* PROBLEM TO WORK ON *
Produce the listing below again, exactly as shown.

[Dataset entries]
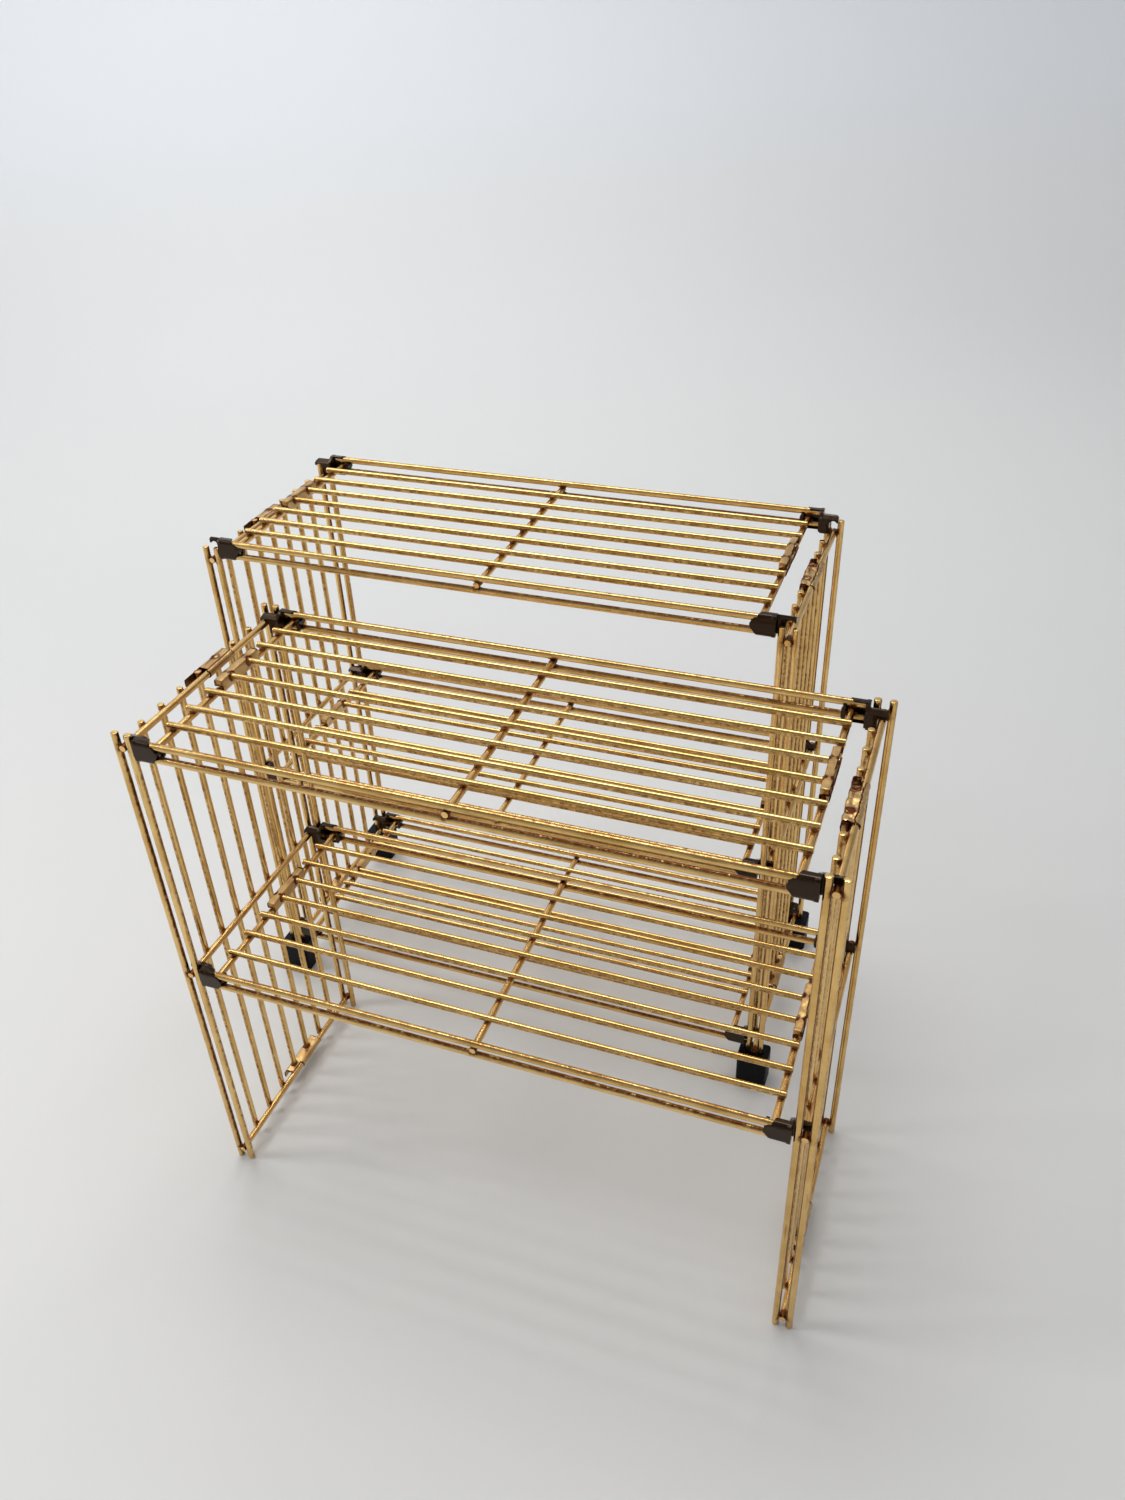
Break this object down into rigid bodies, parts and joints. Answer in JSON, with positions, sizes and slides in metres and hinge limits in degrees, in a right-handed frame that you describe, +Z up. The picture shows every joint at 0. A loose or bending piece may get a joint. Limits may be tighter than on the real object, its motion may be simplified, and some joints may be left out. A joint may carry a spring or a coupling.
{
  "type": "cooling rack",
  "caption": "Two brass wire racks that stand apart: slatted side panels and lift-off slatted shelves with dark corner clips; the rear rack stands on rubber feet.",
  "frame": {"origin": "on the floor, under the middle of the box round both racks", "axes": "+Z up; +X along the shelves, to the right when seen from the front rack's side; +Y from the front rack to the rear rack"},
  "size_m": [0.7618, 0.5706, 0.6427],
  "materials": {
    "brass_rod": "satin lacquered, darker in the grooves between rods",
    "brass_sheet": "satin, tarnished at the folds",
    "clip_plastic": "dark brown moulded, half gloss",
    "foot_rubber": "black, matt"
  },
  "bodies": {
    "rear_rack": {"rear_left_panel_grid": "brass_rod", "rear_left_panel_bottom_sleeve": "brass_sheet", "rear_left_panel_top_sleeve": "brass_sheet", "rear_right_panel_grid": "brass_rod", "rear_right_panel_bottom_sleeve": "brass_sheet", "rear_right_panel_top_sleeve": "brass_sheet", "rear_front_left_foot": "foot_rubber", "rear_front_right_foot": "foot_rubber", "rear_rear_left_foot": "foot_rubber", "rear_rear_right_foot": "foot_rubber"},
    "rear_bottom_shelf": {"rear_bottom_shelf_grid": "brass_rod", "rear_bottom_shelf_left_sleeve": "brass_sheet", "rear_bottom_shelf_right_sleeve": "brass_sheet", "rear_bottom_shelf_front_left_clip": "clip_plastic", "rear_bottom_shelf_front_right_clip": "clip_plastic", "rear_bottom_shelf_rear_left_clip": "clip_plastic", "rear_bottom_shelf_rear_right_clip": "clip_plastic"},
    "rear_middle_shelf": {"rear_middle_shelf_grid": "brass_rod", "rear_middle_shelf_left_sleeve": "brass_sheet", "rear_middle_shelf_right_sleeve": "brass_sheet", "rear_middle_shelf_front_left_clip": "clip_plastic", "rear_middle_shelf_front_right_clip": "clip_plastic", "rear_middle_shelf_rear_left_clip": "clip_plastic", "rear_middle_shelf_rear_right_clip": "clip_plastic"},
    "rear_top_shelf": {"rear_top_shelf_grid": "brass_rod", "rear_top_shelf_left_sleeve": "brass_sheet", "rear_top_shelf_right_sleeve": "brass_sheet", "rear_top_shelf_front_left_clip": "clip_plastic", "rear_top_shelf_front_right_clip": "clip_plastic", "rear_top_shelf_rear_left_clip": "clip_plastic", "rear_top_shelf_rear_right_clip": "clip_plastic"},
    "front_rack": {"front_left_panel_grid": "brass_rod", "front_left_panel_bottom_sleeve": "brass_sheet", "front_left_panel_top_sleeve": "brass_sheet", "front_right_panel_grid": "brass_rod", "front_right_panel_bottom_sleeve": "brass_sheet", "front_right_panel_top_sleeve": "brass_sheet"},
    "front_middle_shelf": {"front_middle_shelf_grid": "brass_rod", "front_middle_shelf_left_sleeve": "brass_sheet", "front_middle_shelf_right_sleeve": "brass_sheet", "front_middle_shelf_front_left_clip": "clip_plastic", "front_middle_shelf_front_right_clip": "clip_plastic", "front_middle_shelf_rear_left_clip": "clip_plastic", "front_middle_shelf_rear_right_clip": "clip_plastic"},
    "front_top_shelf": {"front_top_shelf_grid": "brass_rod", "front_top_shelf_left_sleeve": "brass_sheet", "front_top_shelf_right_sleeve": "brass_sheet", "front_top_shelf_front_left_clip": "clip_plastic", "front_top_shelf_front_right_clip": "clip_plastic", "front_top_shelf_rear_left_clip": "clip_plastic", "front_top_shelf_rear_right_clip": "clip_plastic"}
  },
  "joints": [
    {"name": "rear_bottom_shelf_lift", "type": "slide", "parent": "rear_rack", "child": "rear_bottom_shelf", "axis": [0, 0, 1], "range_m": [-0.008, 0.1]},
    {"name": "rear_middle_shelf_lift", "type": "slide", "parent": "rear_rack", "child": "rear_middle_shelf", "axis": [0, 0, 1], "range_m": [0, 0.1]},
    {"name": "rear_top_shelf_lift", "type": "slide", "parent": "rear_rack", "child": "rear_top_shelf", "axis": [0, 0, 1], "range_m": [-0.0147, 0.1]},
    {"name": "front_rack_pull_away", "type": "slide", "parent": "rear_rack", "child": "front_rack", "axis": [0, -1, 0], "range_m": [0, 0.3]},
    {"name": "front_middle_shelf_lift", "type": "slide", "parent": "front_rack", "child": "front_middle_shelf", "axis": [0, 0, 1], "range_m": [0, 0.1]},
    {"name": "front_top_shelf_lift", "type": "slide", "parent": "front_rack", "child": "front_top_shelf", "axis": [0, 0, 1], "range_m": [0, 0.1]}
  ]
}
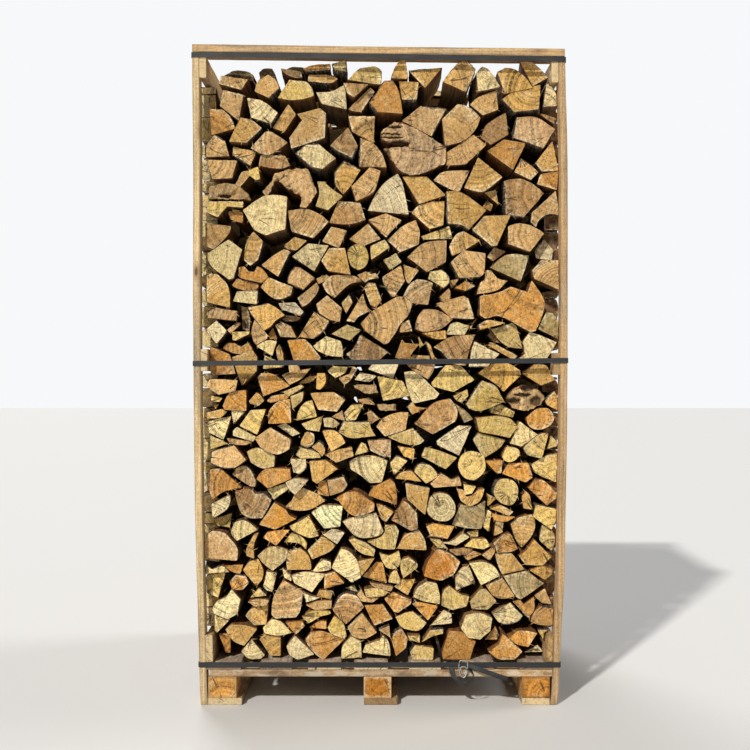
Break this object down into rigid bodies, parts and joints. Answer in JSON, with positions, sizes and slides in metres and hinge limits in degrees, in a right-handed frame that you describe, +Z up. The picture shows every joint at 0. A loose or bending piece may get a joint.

* COMPLETE RESPONSE *
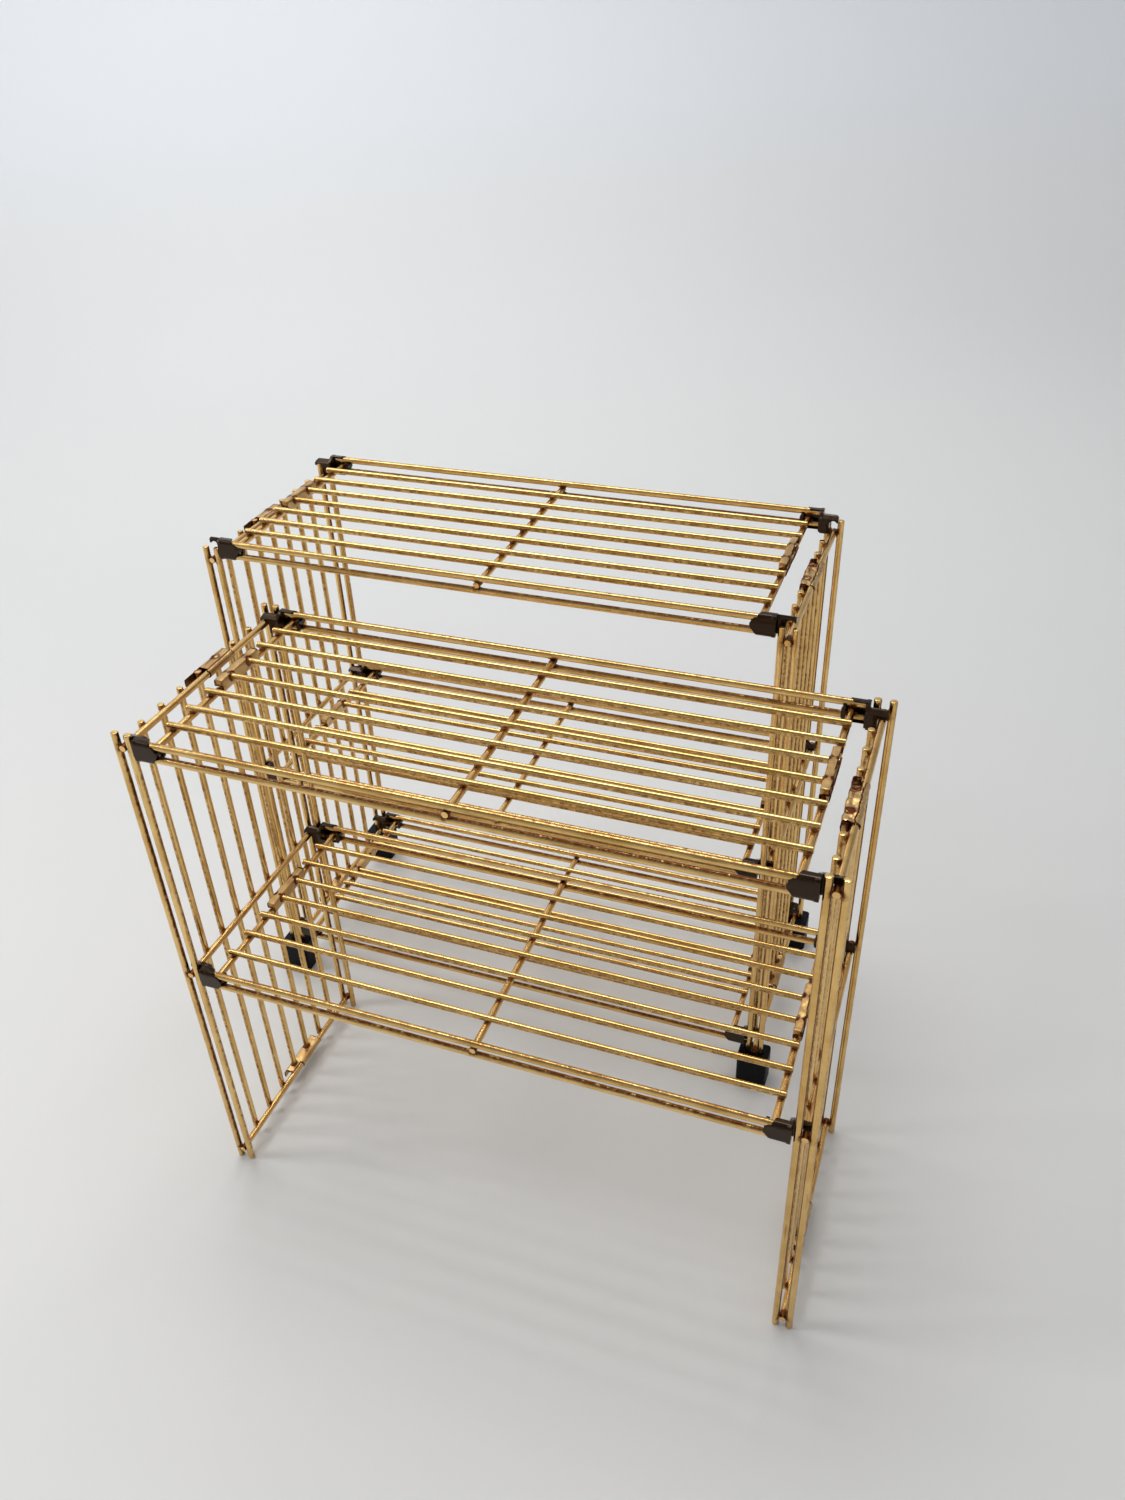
Break this object down into rigid bodies, parts and joints. Answer in JSON, with positions, sizes and slides in metres and hinge limits in degrees, in a right-handed frame that you describe, +Z up. The picture shows every joint at 0. A loose or bending piece may get a joint. Limits may be tighter than on the real object, its motion may be simplified, and some joints may be left out. A joint may carry a spring or a coupling.
{
  "type": "cooling rack",
  "caption": "Two brass wire racks that stand apart: slatted side panels and lift-off slatted shelves with dark corner clips; the rear rack stands on rubber feet.",
  "frame": {"origin": "on the floor, under the middle of the box round both racks", "axes": "+Z up; +X along the shelves, to the right when seen from the front rack's side; +Y from the front rack to the rear rack"},
  "size_m": [0.7618, 0.5706, 0.6427],
  "materials": {
    "brass_rod": "satin lacquered, darker in the grooves between rods",
    "brass_sheet": "satin, tarnished at the folds",
    "clip_plastic": "dark brown moulded, half gloss",
    "foot_rubber": "black, matt"
  },
  "bodies": {
    "rear_rack": {"rear_left_panel_grid": "brass_rod", "rear_left_panel_bottom_sleeve": "brass_sheet", "rear_left_panel_top_sleeve": "brass_sheet", "rear_right_panel_grid": "brass_rod", "rear_right_panel_bottom_sleeve": "brass_sheet", "rear_right_panel_top_sleeve": "brass_sheet", "rear_front_left_foot": "foot_rubber", "rear_front_right_foot": "foot_rubber", "rear_rear_left_foot": "foot_rubber", "rear_rear_right_foot": "foot_rubber"},
    "rear_bottom_shelf": {"rear_bottom_shelf_grid": "brass_rod", "rear_bottom_shelf_left_sleeve": "brass_sheet", "rear_bottom_shelf_right_sleeve": "brass_sheet", "rear_bottom_shelf_front_left_clip": "clip_plastic", "rear_bottom_shelf_front_right_clip": "clip_plastic", "rear_bottom_shelf_rear_left_clip": "clip_plastic", "rear_bottom_shelf_rear_right_clip": "clip_plastic"},
    "rear_middle_shelf": {"rear_middle_shelf_grid": "brass_rod", "rear_middle_shelf_left_sleeve": "brass_sheet", "rear_middle_shelf_right_sleeve": "brass_sheet", "rear_middle_shelf_front_left_clip": "clip_plastic", "rear_middle_shelf_front_right_clip": "clip_plastic", "rear_middle_shelf_rear_left_clip": "clip_plastic", "rear_middle_shelf_rear_right_clip": "clip_plastic"},
    "rear_top_shelf": {"rear_top_shelf_grid": "brass_rod", "rear_top_shelf_left_sleeve": "brass_sheet", "rear_top_shelf_right_sleeve": "brass_sheet", "rear_top_shelf_front_left_clip": "clip_plastic", "rear_top_shelf_front_right_clip": "clip_plastic", "rear_top_shelf_rear_left_clip": "clip_plastic", "rear_top_shelf_rear_right_clip": "clip_plastic"},
    "front_rack": {"front_left_panel_grid": "brass_rod", "front_left_panel_bottom_sleeve": "brass_sheet", "front_left_panel_top_sleeve": "brass_sheet", "front_right_panel_grid": "brass_rod", "front_right_panel_bottom_sleeve": "brass_sheet", "front_right_panel_top_sleeve": "brass_sheet"},
    "front_middle_shelf": {"front_middle_shelf_grid": "brass_rod", "front_middle_shelf_left_sleeve": "brass_sheet", "front_middle_shelf_right_sleeve": "brass_sheet", "front_middle_shelf_front_left_clip": "clip_plastic", "front_middle_shelf_front_right_clip": "clip_plastic", "front_middle_shelf_rear_left_clip": "clip_plastic", "front_middle_shelf_rear_right_clip": "clip_plastic"},
    "front_top_shelf": {"front_top_shelf_grid": "brass_rod", "front_top_shelf_left_sleeve": "brass_sheet", "front_top_shelf_right_sleeve": "brass_sheet", "front_top_shelf_front_left_clip": "clip_plastic", "front_top_shelf_front_right_clip": "clip_plastic", "front_top_shelf_rear_left_clip": "clip_plastic", "front_top_shelf_rear_right_clip": "clip_plastic"}
  },
  "joints": [
    {"name": "rear_bottom_shelf_lift", "type": "slide", "parent": "rear_rack", "child": "rear_bottom_shelf", "axis": [0, 0, 1], "range_m": [-0.008, 0.1]},
    {"name": "rear_middle_shelf_lift", "type": "slide", "parent": "rear_rack", "child": "rear_middle_shelf", "axis": [0, 0, 1], "range_m": [0, 0.1]},
    {"name": "rear_top_shelf_lift", "type": "slide", "parent": "rear_rack", "child": "rear_top_shelf", "axis": [0, 0, 1], "range_m": [-0.0147, 0.1]},
    {"name": "front_rack_pull_away", "type": "slide", "parent": "rear_rack", "child": "front_rack", "axis": [0, -1, 0], "range_m": [0, 0.3]},
    {"name": "front_middle_shelf_lift", "type": "slide", "parent": "front_rack", "child": "front_middle_shelf", "axis": [0, 0, 1], "range_m": [0, 0.1]},
    {"name": "front_top_shelf_lift", "type": "slide", "parent": "front_rack", "child": "front_top_shelf", "axis": [0, 0, 1], "range_m": [0, 0.1]}
  ]
}
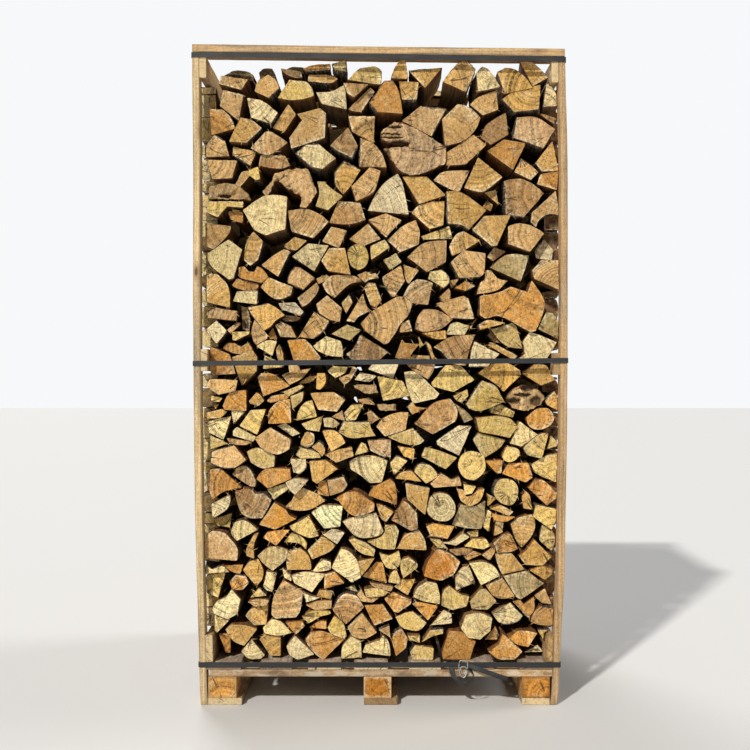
Break this object down into rigid bodies, parts and joints. Answer in JSON, with positions, sizes and slides in metres and hinge limits in degrees, in a right-handed frame that you describe, +Z up. The picture shows every joint at 0. A loose or bending piece may get a joint.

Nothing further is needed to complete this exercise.